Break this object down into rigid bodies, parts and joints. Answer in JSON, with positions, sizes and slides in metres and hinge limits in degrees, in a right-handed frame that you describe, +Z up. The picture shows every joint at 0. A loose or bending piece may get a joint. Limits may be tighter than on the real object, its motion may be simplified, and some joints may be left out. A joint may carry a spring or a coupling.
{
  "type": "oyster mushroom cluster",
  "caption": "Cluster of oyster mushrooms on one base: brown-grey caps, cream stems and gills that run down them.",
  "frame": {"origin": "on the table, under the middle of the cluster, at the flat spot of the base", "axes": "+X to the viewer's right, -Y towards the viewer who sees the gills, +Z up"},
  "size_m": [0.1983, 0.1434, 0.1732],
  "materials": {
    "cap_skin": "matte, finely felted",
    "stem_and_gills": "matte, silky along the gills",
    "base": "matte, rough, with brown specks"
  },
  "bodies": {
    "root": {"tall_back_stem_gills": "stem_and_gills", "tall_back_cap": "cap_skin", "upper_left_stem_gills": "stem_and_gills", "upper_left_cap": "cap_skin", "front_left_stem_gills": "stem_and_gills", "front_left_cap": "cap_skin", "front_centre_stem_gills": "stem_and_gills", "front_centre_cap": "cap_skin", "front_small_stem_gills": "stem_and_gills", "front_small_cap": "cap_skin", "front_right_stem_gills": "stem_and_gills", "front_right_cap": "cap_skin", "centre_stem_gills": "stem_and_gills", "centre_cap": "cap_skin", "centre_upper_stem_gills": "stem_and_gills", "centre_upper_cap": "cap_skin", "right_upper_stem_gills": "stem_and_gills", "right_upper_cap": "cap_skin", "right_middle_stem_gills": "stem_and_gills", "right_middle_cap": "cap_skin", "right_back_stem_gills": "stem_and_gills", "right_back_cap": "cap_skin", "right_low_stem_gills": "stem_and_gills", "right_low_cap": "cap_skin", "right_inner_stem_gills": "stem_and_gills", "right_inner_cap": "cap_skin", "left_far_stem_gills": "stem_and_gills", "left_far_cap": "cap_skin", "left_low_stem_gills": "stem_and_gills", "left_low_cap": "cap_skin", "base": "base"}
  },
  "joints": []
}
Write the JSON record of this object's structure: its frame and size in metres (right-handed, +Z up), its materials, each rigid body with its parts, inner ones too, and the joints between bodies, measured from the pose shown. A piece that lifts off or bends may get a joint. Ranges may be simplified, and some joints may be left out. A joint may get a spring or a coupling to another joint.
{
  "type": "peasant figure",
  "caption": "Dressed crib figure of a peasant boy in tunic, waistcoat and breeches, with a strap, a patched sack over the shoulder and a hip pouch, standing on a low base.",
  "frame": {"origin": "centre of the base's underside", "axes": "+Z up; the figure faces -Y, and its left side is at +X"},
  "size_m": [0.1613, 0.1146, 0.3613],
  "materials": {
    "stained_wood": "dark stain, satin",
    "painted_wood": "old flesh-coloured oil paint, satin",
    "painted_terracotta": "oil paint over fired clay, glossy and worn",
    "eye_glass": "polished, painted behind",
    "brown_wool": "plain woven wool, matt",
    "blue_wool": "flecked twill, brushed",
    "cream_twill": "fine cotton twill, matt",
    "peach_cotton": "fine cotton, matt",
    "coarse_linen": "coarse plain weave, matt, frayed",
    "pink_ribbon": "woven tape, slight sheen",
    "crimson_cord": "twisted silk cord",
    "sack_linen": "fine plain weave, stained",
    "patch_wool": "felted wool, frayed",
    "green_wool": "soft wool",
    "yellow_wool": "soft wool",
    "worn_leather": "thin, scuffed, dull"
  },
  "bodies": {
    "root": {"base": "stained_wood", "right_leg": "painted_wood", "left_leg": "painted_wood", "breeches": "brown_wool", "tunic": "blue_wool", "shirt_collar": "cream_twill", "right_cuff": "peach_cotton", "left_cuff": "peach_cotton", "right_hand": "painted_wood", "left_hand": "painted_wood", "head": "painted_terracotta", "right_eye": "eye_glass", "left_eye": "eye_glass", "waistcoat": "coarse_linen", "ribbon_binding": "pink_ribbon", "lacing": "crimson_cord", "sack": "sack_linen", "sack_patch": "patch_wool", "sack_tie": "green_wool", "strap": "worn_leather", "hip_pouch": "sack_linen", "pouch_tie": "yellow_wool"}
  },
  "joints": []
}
----------------------------------------
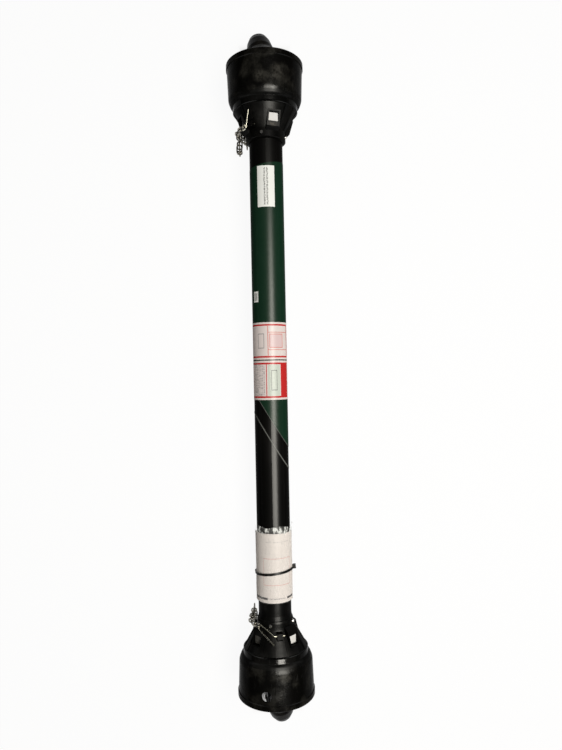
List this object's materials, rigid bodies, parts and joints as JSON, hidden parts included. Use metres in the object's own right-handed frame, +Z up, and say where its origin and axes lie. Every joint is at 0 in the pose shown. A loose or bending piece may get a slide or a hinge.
----------------------------------------
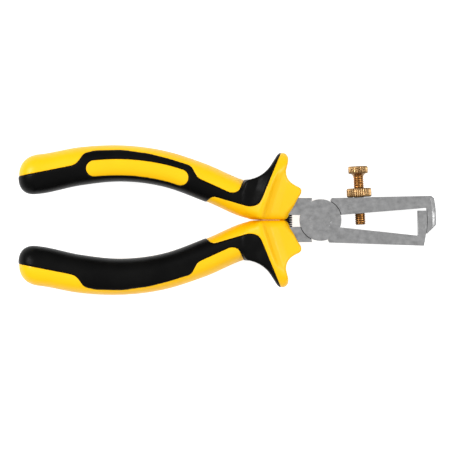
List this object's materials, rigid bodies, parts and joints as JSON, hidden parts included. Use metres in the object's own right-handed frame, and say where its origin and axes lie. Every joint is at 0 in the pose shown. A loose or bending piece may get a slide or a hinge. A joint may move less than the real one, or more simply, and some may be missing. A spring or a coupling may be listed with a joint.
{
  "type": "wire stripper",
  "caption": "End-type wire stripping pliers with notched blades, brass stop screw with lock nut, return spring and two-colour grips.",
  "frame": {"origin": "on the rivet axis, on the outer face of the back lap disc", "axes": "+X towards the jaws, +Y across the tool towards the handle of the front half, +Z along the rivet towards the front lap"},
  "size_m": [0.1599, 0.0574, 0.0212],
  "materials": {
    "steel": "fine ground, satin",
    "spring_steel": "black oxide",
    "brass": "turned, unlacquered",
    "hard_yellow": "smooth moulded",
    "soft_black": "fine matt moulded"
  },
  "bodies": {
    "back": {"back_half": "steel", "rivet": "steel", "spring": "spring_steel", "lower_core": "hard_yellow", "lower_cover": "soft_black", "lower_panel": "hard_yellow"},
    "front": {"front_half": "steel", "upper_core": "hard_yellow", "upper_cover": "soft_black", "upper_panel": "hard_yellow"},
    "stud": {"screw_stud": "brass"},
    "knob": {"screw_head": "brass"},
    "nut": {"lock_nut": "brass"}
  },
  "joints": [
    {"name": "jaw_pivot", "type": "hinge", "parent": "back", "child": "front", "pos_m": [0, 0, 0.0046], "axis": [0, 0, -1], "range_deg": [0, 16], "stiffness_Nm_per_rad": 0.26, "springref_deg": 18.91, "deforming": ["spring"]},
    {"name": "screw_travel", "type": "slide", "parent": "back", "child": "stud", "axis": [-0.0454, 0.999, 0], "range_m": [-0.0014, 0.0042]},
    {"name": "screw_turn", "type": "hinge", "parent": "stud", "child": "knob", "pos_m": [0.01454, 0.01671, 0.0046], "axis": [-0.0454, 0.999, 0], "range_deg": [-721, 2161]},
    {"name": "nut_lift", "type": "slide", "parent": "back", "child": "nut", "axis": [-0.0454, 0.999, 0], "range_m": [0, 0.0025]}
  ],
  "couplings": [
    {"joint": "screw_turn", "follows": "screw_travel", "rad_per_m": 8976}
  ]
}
----------------------------------------
The problem
In the records above, collect each line with "included".

Output for this task
List this object's materials, rigid bodies, parts and joints as JSON, hidden parts included. Use metres in the object's own right-handed frame, +Z up, and say where its origin and axes lie. Every joint is at 0 in the pose shown. A loose or bending piece may get a slide or a hinge.
List this object's materials, rigid bodies, parts and joints as JSON, hidden parts included. Use metres in the object's own right-handed frame, and say where its origin and axes lie. Every joint is at 0 in the pose shown. A loose or bending piece may get a slide or a hinge. A joint may move less than the real one, or more simply, and some may be missing. A spring or a coupling may be listed with a joint.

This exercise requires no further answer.